Now, we compute $c$: $$ CA^{-1}a = L_c L_d^T L_a^T L_a^{-T} L_a^{-1} a = L_c L_d^T (L_a \backslash a), $$ $$ CB^{-1}b = L_c L_d^T L_a^T L_b^{-T} L_b^{-1} b = L_c L_d^T L^T (L_b \backslash b), $$ $$ c = L_c L_d^T \left[ L_a\backslash a + L^T (L_b\backslash b) \right]. $$
$L_a\backslash a$ and $L_b\backslash b$ can be used to compute the corresponding Mahalanobis terms of $\bbox[yellow]d$. We can also compute $$ L_c \backslash c = L_d^T \left[ L_a\backslash a + L^T (L_b\backslash b) \right]. $$
To make it compatiable with the real log density of Gaussian, we need to divide $d$ by $2$. It seems that we need to add the following adjusted normalization constant (scaled by a factor of $2$) to $d$ too $$ \begin{align*} \delta(normalization) &= n\log(2\pi) + \log |A| + n\log(2\pi) + \log |B| - n\log(2\pi) - \log |C| \\ &= n\log(2\pi) + \log |AC^{-1}B| = \bbox[orange]{n\log(2\pi) + \log |A + B|} \\ &= n\log(2\pi) + 2 \sum \left[ \log diag(L_a)) + \log diag(L_b) - \log diag(L_c) \right]. \end{align*} $$
From $\bbox[orange]{box}$, it looks like that $$ d = -\log \mathcal{N}(a - b \mid 0, A + B). $$
Define flip(X) = X[::-1, ::-1]
, we have flip(AB) = flip(A)flip(B)
. Indeed,
$$flip(AB)[i, j] = (AB)[-i, -j] = A[-i,:] * B[:,-j] = flip(A)[i,:] * flip(B)[:,j].$$
Apply this operator, from $$ C = LL^T, $$ we have $$ P = C^{-1} = L^{-T}L^{-1}. $$ Hence $$ flip(P) = flip(L^{-T})flip(L^{-1}). $$ So $$ flip(L^{-T}) = Cholesky(flip(P)) $$ and $$ L = flip(Cholesky(flip(P)))^{-T} $$
import torch
def precision_to_scale_tril(P):
Lf = torch.cholesky(torch.flip(P, (-1, -2)))
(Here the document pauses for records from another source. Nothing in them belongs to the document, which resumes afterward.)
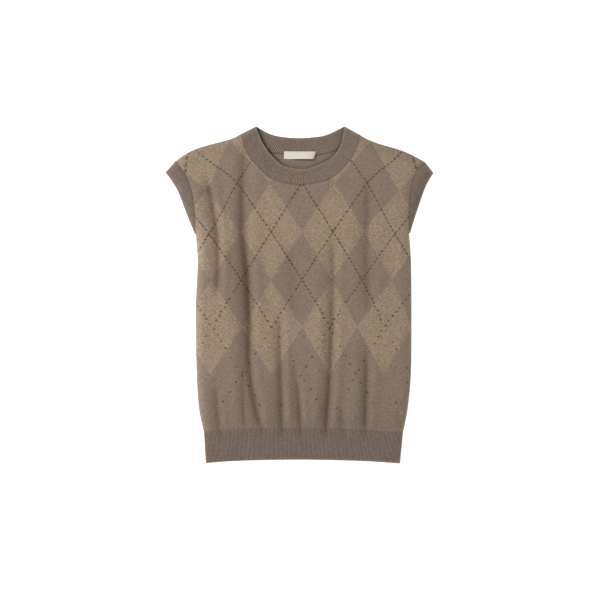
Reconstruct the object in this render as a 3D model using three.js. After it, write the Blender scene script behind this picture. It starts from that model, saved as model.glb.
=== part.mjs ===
// A knitted sweater vest, laid flat and face up, in millimetres.
// X runs across the body, Y from the hem to the neck and Z up from the surface that it lies on.
// The origin is on that surface, under the middle of the outline.
// Left and right are as seen from above, with the neck at the far end.
import * as THREE from "three";

// Thicknesses and gaps
const WALL = 2.4; // knitted cloth
const GAP = 0.3; // between two pieces along a seam, and between two layers
const LABEL_WALL = 0.7;

// Ribs: how far a crest stands over the plain surface, and how far a furrow lies under it
const RIB_CREST = 0.5;
const RIB_FURROW = 0.5;
const HEM_RIBS = 154;
const NECK_FRONT_RIBS = 104;
const NECK_BACK_RIBS = 74;
const ARMHOLE_RIBS = 51;
// Where the corners of one rib stand along its pitch, and whether each is on the crest
const RIB_CORNERS = [
  { at: 0, crest: false },
  { at: 0.5, crest: true },
];

// How the front panel lies over the back one
const LOFT = 6.5; // hollow between the two panels where the cloth lies highest
const EDGE_ROLL = 24; // distance from a folded edge over which the front rises to its full loft
const LEFT_ROLL = 16; // the same distance at the left side, which is fuller
const LEFT_REACH = 100; // distance from the middle at which the left side is at its fullest
const NECK_LOFT = 0.55; // share of the loft that is left at the free edge of the neckband
const NECK_ROLL = 45; // distance over which it comes back
const HEM_LOFT = 0.35; // share of the loft that the tight hem rib leaves
const HEM_TOP = -262; // height at which the cloth begins to blouse over the rib
const BLOUSE = 34; // distance over which it reaches the full loft

// Grids of the two layers: columns under each shoulder and under the neck, rows at side and armhole
const FRONT_GRID = { shoulder: 14, neck: 44, side: 18, armhole: 7 };
const BACK_GRID = { shoulder: 4, neck: 14, side: 8, armhole: 5 };
const BAND_ROWS = 2;
const SIDE_HOLD = 8; // power with which the curve of a side edge dies out across the panel

// Edges and seams, each a smooth curve through its rows
const HEM_EDGE = [
  { x: -178.6, y: -319.8 },
  { x: -113, y: -315.5 },
  { x: 1, y: -313.4 },
  { x: 115, y: -315.8 },
  { x: 191.3, y: -320.6 },
];
const HEM_SEAM = [
  { x: -182.2, y: -259.9 },
  { x: -113, y: -254 },
  { x: 1, y: -252.3 },
  { x: 109.3, y: -255.2 },
  { x: 197.2, y: -259.9 },
];
const SIDE_LEFT = [
  { x: -182.2, y: -259.9 },
  { x: -191.5, y: -215 },
  { x: -195.9, y: -146.5 },
  { x: -197.8, y: -32.5 },
  { x: -194, y: 62.5 },
  { x: -198, y: 115.5 },
];
const SIDE_RIGHT = [
  { x: 197.2, y: -259.9 },
  { x: 205.9, y: -215 },
  { x: 212, y: -146.5 },
  { x: 213, y: -43.9 },
  { x: 212.2, y: 58.7 },
  { x: 208.3, y: 116.7 },
];
const ARMHOLE_LEFT = [
  { x: -198, y: 115.5 },
  { x: -198.5, y: 147 },
  { x: -201.2, y: 174.6 },
  { x: -205.6, y: 198.2 },
  { x: -214.5, y: 224 },
  { x: -225.5, y: 240 },
  { x: -237, y: 253.6 },
];
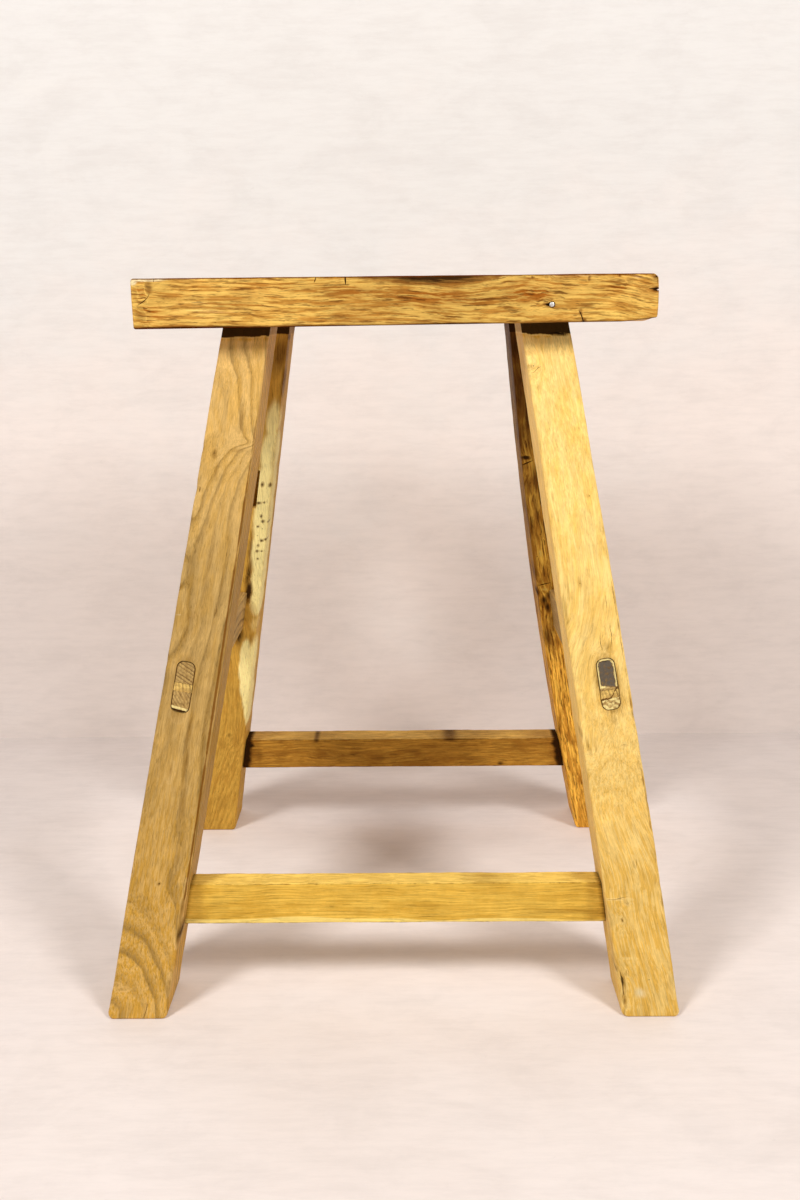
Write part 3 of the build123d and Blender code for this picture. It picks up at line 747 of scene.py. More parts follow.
# Marks on the seat's front edge: x and z, half width and half height, and strength
SEAT_DARK = (
    (-164, 485, 4.0, 2.2, 0.5), (-165, 477, 6, 5, 0.36), (-159, 494, 3, 5, 0.5), (-168, 490, 3, 5, 0.3),
    (28, 500, 36, 5.6, 1.05), (-6, 500.5, 30, 3.4, 0.7), (48, 497.5, 10, 3.6, 0.5), (143, 494.5, 7, 2.6, 0.42),
    (152, 495.5, 5, 1.6, 0.4), (66, 497.8, 1.8, 1.6, 0.6), (89, 498, 1.4, 1.4, 0.55), (98, 498, 1.4, 1.2, 0.5),
    (125.5, 497, 1.3, 2.2, 0.6), (145, 499, 1.2, 1.4, 0.6), (103.5, 480.9, 3.0, 2.6, 0.35),
    (99.0, 480.9, 3.4, 1.2, 0.9), (120.5, 476, 1.6, 3.2, 0.5), (122.8, 470.5, 1.8, 2.0, 0.7),
    # the long flat marks along the bottom edge, at z 468 to 472 here and two lines below, are a dark line with painted
    # shade under the edge
    (-130, 468.4, 60, 1.5, 0.95), (-40, 468.6, 60, 1.3, 0.75), (40, 469.0, 50, 1.5, 0.85), (110, 469.6, 40, 1.2, 0.6),
    (169, 489.8, 3.2, 1.5, 1.0), (168, 497, 3, 2, 0.5), (-106, 500.4, 20, 1.0, 0.5), (150, 500, 12, 1.2, 0.4),
    (-62, 471, 6, 1.0, 0.5), (-18, 471.5, 9, 1.0, 0.5), (22, 472, 8, 1.0, 0.45),
)
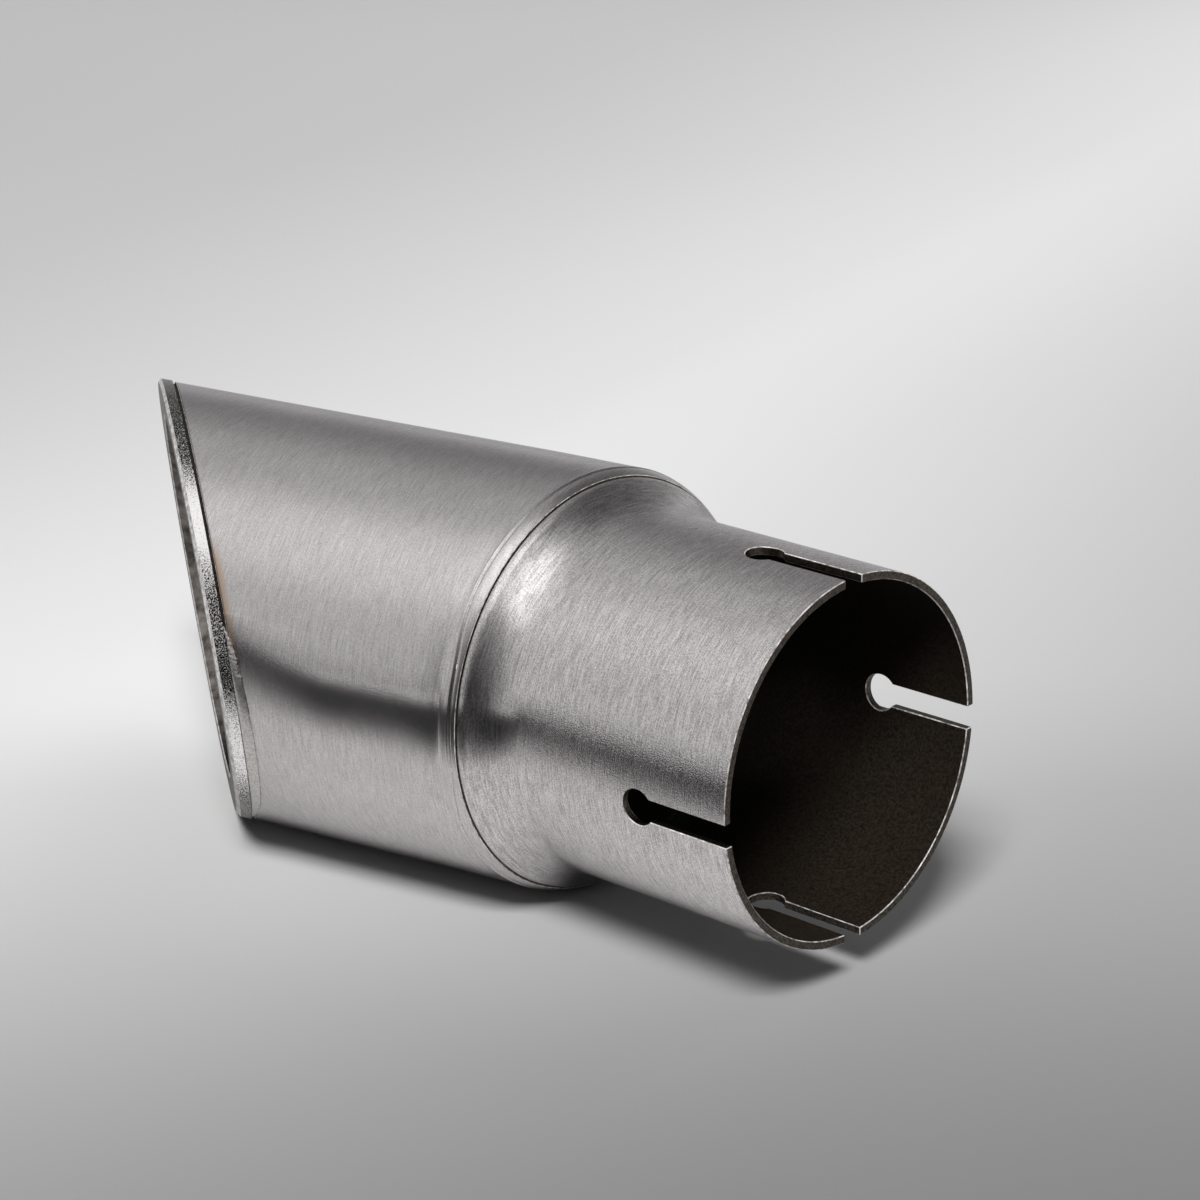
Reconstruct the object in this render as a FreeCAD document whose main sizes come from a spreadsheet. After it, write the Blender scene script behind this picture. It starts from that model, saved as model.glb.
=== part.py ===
import FreeCAD, Part
import os
import Sketcher
from FreeCAD import Vector

# Slash-cut exhaust tip, in millimetres. The barrel lies level on the floor with its axis along X,
# the slash towards -X and the slotted inlet towards +X, bent to the front (-Y). The origin is the
# centre of the inlet's mouth, and +Z is up.
driving_sizes = {
    # barrel
    "barrelDiameter": 76.0,
    "barrelWall": 1.2,
    "tipLength": 83.7,          # along the barrel's axis, from the bend to the slash face
    "roundingLength": 9.0,      # stretch of barrel dressed from its own circle to the seam's circle
    "lipLength": 3.0,           # rolled-in edge at the seam
    "lipRadius": 5.0,
    # slash
    "slashAngle": 41.0,         # off square
    "slashTurn": 16.4,          # long side's turn about the barrel, out of the plane of the bend
    # end ring
    "ringThickness": 3.0,
    "ringWidth": 6.5,
    "ringProud": 0.2,
    "ringChamfer": 0.6,
    "ringGroove": 0.3,
    # inlet
    "inletDiameter": 64.4,
    "inletWall": 1.5,
    "inletLength": 45.5,        # straight sleeve, from the mouth to the bell
    "bellLength": 10.3,
    "bellStep": 0.3,            # bell's end below the edge of the barrel's lip that it butts against
    "inletReach": 60.7,         # from the mouth to where the two axes meet
    "bendAngle": 13.1,
    "bendTurn": 6.3,            # the bend's rise above the horizontal
    # clamp slots
    "slotWidth": 4.0,
    "slotDepth": 19.0,          # to the keyhole's centre
    "keyholeDiameter": 6.5,
    "slotTurn": 6.2,            # brings the first pair of slots upright
    "crossTurn": 91.5,          # second pair, counted from the first
    "crossOffset": -2.3,        # second pair's cut lies below the axis
    "cutMargin": 5.0,           # how far a cut runs past what it cuts
}

# Sizes that follow from the driving ones, as formulas of the sheet.
worked_out = {
    "barrelRadius": "=barrelDiameter / 2",
    "barrelBore": "=barrelRadius - barrelWall",
    "bendCos": "=cos(bendAngle * 1deg)",
    "bendSin": "=sin(bendAngle * 1deg)",
    "seamDistance": "=inletLength + bellLength",
    "seamPast": "=inletReach - seamDistance",           # seam, counted from the meeting of the axes
    "rimPast": "=seamPast - lipLength",
    "roundingStart": "=rimPast * bendCos - barrelRadius * bendSin - roundingLength",
    "lipRise": "=lipRadius - sqrt(lipRadius ^ 2 - lipLength ^ 2)",
    "slashSlope": "=tan(slashAngle * 1deg)",
    "ringRadius": "=barrelRadius + ringProud",
    "ringOpening": "=barrelRadius - ringWidth",
    "ringAxial": "=ringThickness / cos(slashAngle * 1deg)",
    "ringSpan": "=ringRadius * slashSlope + cutMargin",
    "inletRadius": "=inletDiameter / 2",
    "inletBore": "=inletRadius - inletWall",
    "bellRadius": "=barrelRadius - lipRise - bellStep",
    "bellRise": "=bellRadius - inletRadius",
    "bellArc": "=(bellLength ^ 2 + bellRise ^ 2) / (4 * bellRise)",
    "bellInner": "=inletLength + bellLength / 2 * (1 + inletWall / bellArc)",
    "keyholeRadius": "=keyholeDiameter / 2",
    "keyholeNeck": "=slotDepth - sqrt(keyholeRadius ^ 2 - (slotWidth / 2) ^ 2)",
}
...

L = torch.inverse(torch.transpose(torch.flip(Lf, (-1, -2)), -1, -2))
return L.tril() # torch.inverse of a triangular is not a triangular due to precision
A = torch.randn(5, 5)
C = A.matmul(A.t())
P = torch.inverse(C)
L = precision_to_scale_tril(P)
print("test for agreement on covariance:")
print(C)
print(L.matmul(L.t()))
print("===============")
print("test for agreement on scale_tril:")
print(L)
print(torch.cholesky(C))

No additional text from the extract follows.